L’esito finale è più che mai incerto, anche se ora gli analisti danno Massa favorito al ballottaggio, ribaltando i sondaggi della vigilia. «Chiunque governerà, avrà l’enorme compito di risolvere tanti problemi», aveva detto il giorno prima il candidato di Unión por la patria, che in quanto attuale ministro dell’Economia conosce bene il tema: inflazione al 138%, classe media in caduta libera, 4 argentini su 10 sotto la soglia di povertà. La sua corsa è stata colma di spine, più che di rose. Doveva smarcarsi dal presidente Alberto Fernández, che se ne va con un indice gradimento sotto il 15%; dalla vice Cristina Kirchner, condannata per corruzione, e da una crisi economica che non è riuscito a domare. Alla fine, la moderazione e la pioggia di aiuti ed esenzioni fiscali decisi nelle ultime settimane hanno facilitato il colpo di coda del peronismo. «Mai prima d’ora (mai negli ultimi 40 anni di democrazia, almeno) un candidato alla presidenza aveva sperperato così tanto risorse pubbliche a vantaggio della propria campagna elettorale», commenta oggi il quotidiano La Nacion elencando i «premi monetari straordinari per lavoratori e non lavoratori, ’eliminazione parziale dell’imposta sul reddito e il rimborso dell’Iva a pensionati, dipendenti e monotributisti, che ha significato più soldi per nove milioni di argentini».

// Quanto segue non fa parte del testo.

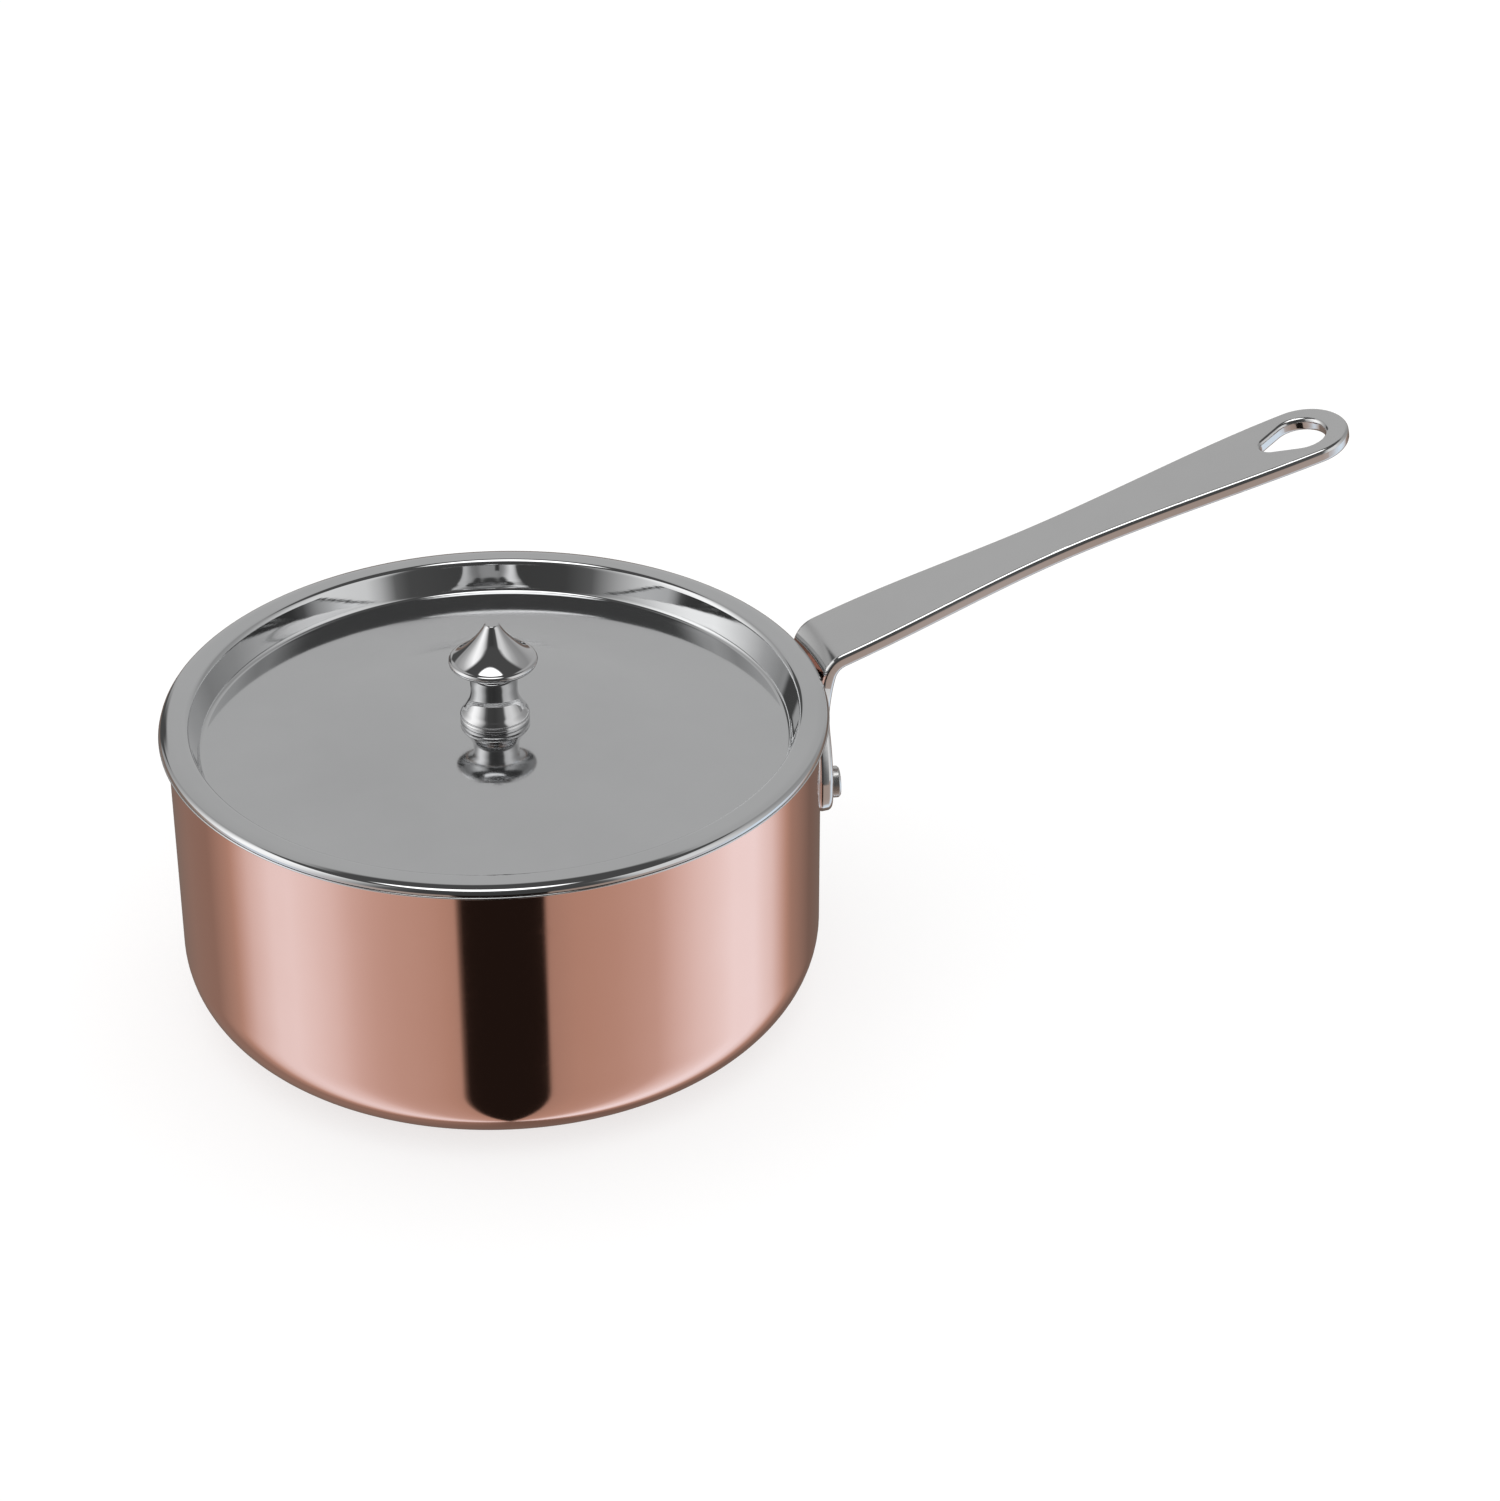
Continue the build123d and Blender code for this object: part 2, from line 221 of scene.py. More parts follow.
def lightStudio():
    # what polished metal mirrors: a card low down, two soft boxes, a grey wall behind and a lamp overhead
    world = bpy.data.worlds.new("studio")
    scene.world = world
    world.use_nodes = True
    tree = world.node_tree
    n = Nodes(tree)
    facing = n.node("ShaderNodeTexCoord", {}, {}, "Generated")
    turned = n.node("ShaderNodeVectorRotate", dict(rotation_type="Z_AXIS"),
                    {"Vector": facing, "Angle": radians(studio["cameraSide"])})
    x, y, z = n.separate(turned)
    around = x.arctan2(-y) / (2 * pi) + 0.5    # 0.5 is the camera's side, more is to its right
    lift = z.arcsine() * (180 / pi)            # degrees above level

    low = greyRamp(n, around, studio["lowBand"])
    high = greyRamp(n, around, studio["highBand"])
    behind = (around - 0.5).absolute().step(0.33, 0.4)
    top = studio["boxTop"] + behind * (studio["wallTop"] - studio["boxTop"])
    above = (lift - top).step(-3, 3)
    high = high * (1 - above) + studio["ceiling"] * above
    toLamp = n.node("ShaderNodeVectorMath", dict(operation="DOT_PRODUCT"),
                    [turned, studio["lampFacing"]], "Value")
    lampEdge = [cos(radians(studio["lampSpread"] + soft)) for soft in (2, -2)]
    high = high + toLamp.step(*lampEdge, 0.0, studio["lampBrightness"])
    # a narrow black flag stands low, behind on the left
    flagWidth = (around - studio["flagPlace"]).absolute().step(*studio["flagEdges"], 1.0, 0.0)
    flag = flagWidth * lift.step(*studio["flagTop"], 1.0, 0.0)
    high = high * (1 - flag) + studio["ceiling"] * flag
    # low light is warm where it is dim and cool where it is bright
    stops = [(0.0, studio["warmLow"]), (0.45, studio["warmLow"]), (0.9, studio["paleHigh"])]
    warmth = n.node("ShaderNodeValToRGB", dict(stops=stops), {"Fac": low})
    lowColour = n.mixColour(1.0, warmth, n.combine(low, low, low), "MULTIPLY")
    glow = n.mixColour(lift.step(-6, -1), lowColour, n.combine(high, high, high))

    plain = n.node("ShaderNodeLightPath", {}, {}, "Is Camera Ray").most(
        n.node("ShaderNodeLightPath", {}, {}, "Is Diffuse Ray"))
    colour = n.mixColour(plain, glow, (*studio["roomWhite"], 1))
    tree.links.new(colour.socket, tree.nodes["Background"].inputs["Color"])
    tree.nodes["Background"].inputs["Strength"].default_value = 1.0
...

Sul fronte opposto, anche se non ha sfondato, l’anarco-capitalista Milei, che ha stravolto la mappa politica dell’Argentina, brandendo le motoseghe ai comizi contro la «Casta parassita», è stato l’indiscusso protagonista della giornata elettorale, la star dell’Argentina in cerca di un miracolo o l’anti-Evita del XXI secolo. «Possiamo creare il miglior governo della storia», ha assicurato il candidato di La Libertad Avanza, accompagnato al seggio dall’onnipresente sorella Karina (il «Capo», dice lui). Centinaia di persone lo aspettavano, domenica mattina, all’Università tecnologica di Buenos Aires, dove ha ricevuto un’accoglienza da rockstar. Con lanci di rose rosse, mani tese per sfiorarlo, lacrime isteriche e un cordone di polizia a frenare l’entusiasmo della folla. Che cantava: «Se siente, se siente, Milei presidente».
Dovranno attendere, il peronismo non è pronto alla resa e dalla sua ha una macchina rodata di potere. Bisognerà inoltre vedere se il populista libertario riuscirà a trattenere i voti della protesta ma anche a conquistare quelli della destra liberale e dei radicali, oppure se alla fine non sarà più forte la paura del salto nel vuoto rappresentato dalle sue proposte estreme. A quarant’anni dalla fine della dittatura militare, molti analisti si chiedono se la democrazia è in pericolo o, più banalmente, se l’«antisistema» Milei seguirà le orme di Donald Trump e del brasiliano Jair Bolsonaro. A differenza degli ex presidenti, il populista «libertario» d’Argentina non ha alle spalle una forza politica solida, anche se i sondaggi prevedevano che in queste elezioni Libertad Avanza passerà da 2 deputati (Milei e la sua vice)ad alcune decine. Il suo successo è figlio di una nazione impoverita e delusa, cui né la sinistra peronista né la destra tradizionale, che si sono alternate al potere, hanno saputo dare risposte. Lo spettinato re dei talk show e di TikTok, che disdegna la Cina e nega la crisi climatica, ha conquistato i giovani e gli sfiduciati definendo i socialisti «escrementi», promettendo di «dollarizzare» l’economia — contro il parere dell’Fmi, cui l’Argentina deve 44 miliardi — e «dinamitare» la Banca centrale. Se saprebbe pure governare, in caso fosse eletto, resta un mistero.